● **Required work**: Repeat the listing below word for word, stopping after the line that contains "foot_hollow = 1.4; // [0.8:0.1:2]".

● **Provided material**:
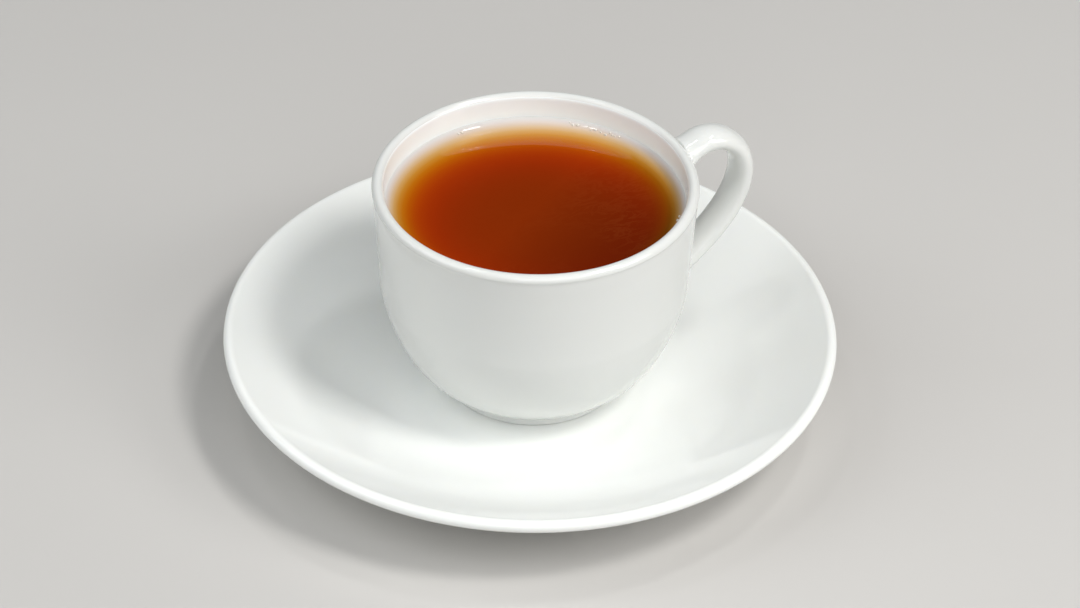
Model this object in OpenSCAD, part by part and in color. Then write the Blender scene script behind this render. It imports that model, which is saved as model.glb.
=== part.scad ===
// Porcelain teacup with its handle, full of black tea, standing on a coupe saucer.
// Origin: the saucer's axis at the surface it stands on. +Z is up, and the cup's
// handle points along +X. All sizes are in millimetres.

/* [Cup] */
// Diameter of the cup across its lip
lip_d = 78; // [60:0.5:100]
// Height of the cup from its foot to the top of its lip
cup_h = 57.3; // [45:0.1:75]
// Thickness of the cup's wall
wall = 2.6; // [1.8:0.1:3.4]
// Thickness of the cup's floor above its foot
cup_floor = 4.2; // [2.5:0.1:6]
// How far the rounded lip stands out beyond the wall
lip_roll = 0.2; // [0:0.05:0.5]
// Height at which the curved bowl gives way to the straight wall
bowl_h = 30.4; // [20:0.1:38]
// Height of the curved bowl's lowest point above the foot's rest
bowl_lift = 0.65; // [0.2:0.05:2]
// How gently the bowl turns from the wall towards the foot
bowl_turn = 1.61; // [1.4:0.01:2.4]
// How full the bowl is before it turns in to the foot
bowl_fill = 4.4; // [2.5:0.1:5]
// Outward lean of the straight wall, in millimetres for each millimetre of height
wall_lean = 0.053; // [0:0.001:0.1]
// Diameter of the foot ring that the cup stands on
foot_d = 44; // [34:0.5:54]
// Width of the cup's foot ring
foot_w = 2.6; // [2:0.1:5]
// Depth of the hollow inside the cup's foot ring
foot_hollow = 1.4; // [0.8:0.1:2]

/* [Handle] */
// Height above the foot at which the handle leaves the cup
handle_top = 49; // [40:0.5:55]
// Height above the foot at which the handle comes back to the cup
handle_low = 16.7; // [14:0.1:24]
// How far the handle stands out beyond the lip
handle_reach = 19.8; // [15:0.1:26]
// Width of the handle's strap
handle_w = 9; // [6:0.1:12]
// Thickness of the handle's strap
handle_t = 5.3; // [4:0.1:7]
// Share by which the strap widens where it meets the cup
handle_flare = 0.14; // [0:0.01:0.3]

/* [Tea] */
// Distance from the top of the lip down to the tea
tea_drop = 8; // [5:0.5:20]
// Height to which the tea climbs at the wall
tea_climb = 1.8; // [0.5:0.1:2.5]
// Width of the band in which the tea climbs
tea_climb_w = 6.9; // [4:0.1:9]

/* [Saucer] */
// Diameter of the saucer
saucer_d = 150; // [120:1:190]
// Height of the saucer's rim above the surface it stands on
saucer_h = 20.6; // [16:0.1:28]
// Thickness of the saucer's rounded rim
saucer_rim = 3; // [2.4:0.1:4]
// Thickness of the saucer under the cup
saucer_floor = 4; // [3:0.1:6]
// How sharply the saucer turns up towards its rim
saucer_turn = 1.9; // [1.5:0.05:3]
// Flat room on the saucer around the cup's foot
well_room = 5; // [3:0.5:10]
// Distance of the cup from the middle of the saucer, towards the handle
cup_shift = 0.8; // [0:0.1:2]
// Diameter of the foot ring that the saucer stands on
saucer_foot_d = 84; // [74:1:96]
// Width of the saucer's foot ring
saucer_foot_w = 3.4; // [2.5:0.1:6]
// Height of the saucer's foot ring
saucer_foot_h = 2.1; // [1.5:0.1:3]

/* [Hidden] */

porcelain = "#f4f6f3";
tea_colour = "#8f3405";
// Roundness of the edge on both foot rings
edge = 0.5;
// Steps along a curved outline, a half-round edge and a quarter-round corner
curve_steps = 36;
lip_steps = 12;
corner_steps = 5;
// Rings along the handle and points round each ring
handle_rings = 40;
ring_points = 24;

lip_r = lip_d / 2;
lip_round = wall / 2 + lip_roll / 2;
lip_z = cup_h - lip_round;
foot_r = foot_d / 2;
// Outer and inner radius of the bowl where it meets the straight wall
belly_r = lip_r - lip_roll - wall_lean * (lip_z - bowl_h);
hollow_r = belly_r - wall;
// Height of the cup's floor inside
floor_z = bowl_lift + cup_floor;
// The foot tapers a little, so the bowl springs from just inside its edge
foot_taper = 0.4;
foot_top_r = foot_r - foot_taper;

tea_z = cup_h - tea_drop;

saucer_r = saucer_d / 2;
well_z = saucer_foot_h + saucer_floor;
well_r = foot_r + cup_shift + well_room;
rim_round = saucer_rim / 2;
rim_z = saucer_h - rim_round;
saucer_foot_r = saucer_foot_d / 2;

// One point of a half or quarter round: centre, radius and angle
function round_pt(c, r, a) = [c[0] + r * cos(a), c[1] + r * sin(a)];
// Points of a round from angle a to angle b
function round_pts(c, r, a, b, n) = [for (i = [0:n]) round_pt(c, r, a + (b - a) * i / n)];

// The bowl's outline: a full, rounded curve that leaves the floor flat and ends upright
// at bowl_h. s runs from 0 on the axis to 90 at the straight wall.
function bowl_pt(r, low, s) =
    let (z = bowl_h - (bowl_h - low) * pow(cos(s), 2 / bowl_turn))
    [(r + wall_lean * (z - bowl_h)) * pow(sin(s), 2 / bowl_fill), z];
// Radius of a bowl or its straight wall at height z
function bowl_r(r, low, z) =
    let (depth = max(0, bowl_h - z) / (bowl_h - low))
    (r + wall_lean * (z - bowl_h)) * pow(1 - pow(depth, bowl_turn), 1 / bowl_fill);
// The value of s at which the bowl's outline has the radius goal, found by halving
function bowl_s(r, low, goal, a = 0, b = 90, n = 30) =
    n == 0 ? (a + b) / 2
    : bowl_pt(r, low, (a + b) / 2)[0] < goal
        ? bowl_s(r, low, goal, (a + b) / 2, b, n - 1)
        : bowl_s(r, low, goal, a, (a + b) / 2, n - 1);
// Points of the bowl's outline from s = a up to the straight wall
function bowl_pts(r, low, a) =
    [for (i = [0:curve_steps]) bowl_pt(r, low, a + (90 - a) * i / curve_steps)];

// Outline of the cup's hollow up to height top, from the axis outwards
function hollow_pts(top) = concat(
    bowl_pts(hollow_r, floor_z, 0),
    [[hollow_r + wall_lean * (top - bowl_h), top]]
);

// The cup's wall, floor and foot ring, without the hollow
module cup_shell() {
    foot_s = bowl_s(belly_r, bowl_lift, foot_top_r);
    lip_c = [lip_r - lip_round, lip_z];
    inner_r = foot_r - foot_w;
    rotate_extrude($fn = 96)
        polygon(concat(
            [[0, foot_hollow], [inner_r - edge, foot_hollow]],
            round_pts([inner_r + edge, edge], edge, 180, 270, corner_steps),
            round_pts([foot_r - edge, edge], edge, 270, 360, corner_steps),
            bowl_pts(belly_r, bowl_lift, foot_s),
            round_pts(lip_c, lip_round, 0, 180, lip_steps),
            [for (i = [curve_steps:-1:0]) bowl_pt(hollow_r, floor_z, 90 * i / curve_steps)]
        ));
}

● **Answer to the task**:
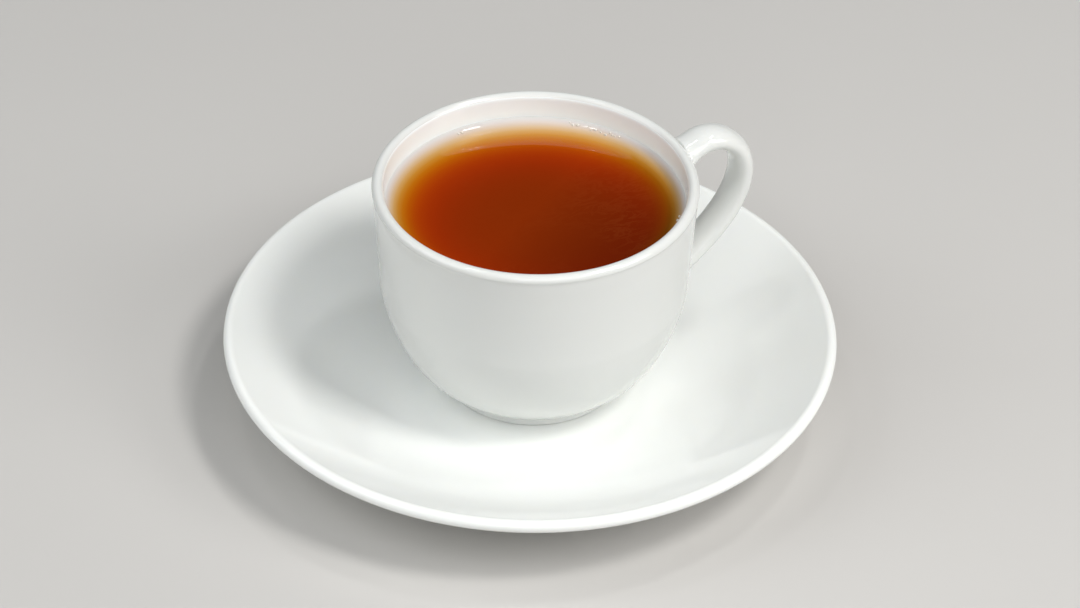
Model this object in OpenSCAD, part by part and in color. Then write the Blender scene script behind this render. It imports that model, which is saved as model.glb.
=== part.scad ===
// Porcelain teacup with its handle, full of black tea, standing on a coupe saucer.
// Origin: the saucer's axis at the surface it stands on. +Z is up, and the cup's
// handle points along +X. All sizes are in millimetres.

/* [Cup] */
// Diameter of the cup across its lip
lip_d = 78; // [60:0.5:100]
// Height of the cup from its foot to the top of its lip
cup_h = 57.3; // [45:0.1:75]
// Thickness of the cup's wall
wall = 2.6; // [1.8:0.1:3.4]
// Thickness of the cup's floor above its foot
cup_floor = 4.2; // [2.5:0.1:6]
// How far the rounded lip stands out beyond the wall
lip_roll = 0.2; // [0:0.05:0.5]
// Height at which the curved bowl gives way to the straight wall
bowl_h = 30.4; // [20:0.1:38]
// Height of the curved bowl's lowest point above the foot's rest
bowl_lift = 0.65; // [0.2:0.05:2]
// How gently the bowl turns from the wall towards the foot
bowl_turn = 1.61; // [1.4:0.01:2.4]
// How full the bowl is before it turns in to the foot
bowl_fill = 4.4; // [2.5:0.1:5]
// Outward lean of the straight wall, in millimetres for each millimetre of height
wall_lean = 0.053; // [0:0.001:0.1]
// Diameter of the foot ring that the cup stands on
foot_d = 44; // [34:0.5:54]
// Width of the cup's foot ring
foot_w = 2.6; // [2:0.1:5]
// Depth of the hollow inside the cup's foot ring
foot_hollow = 1.4; // [0.8:0.1:2]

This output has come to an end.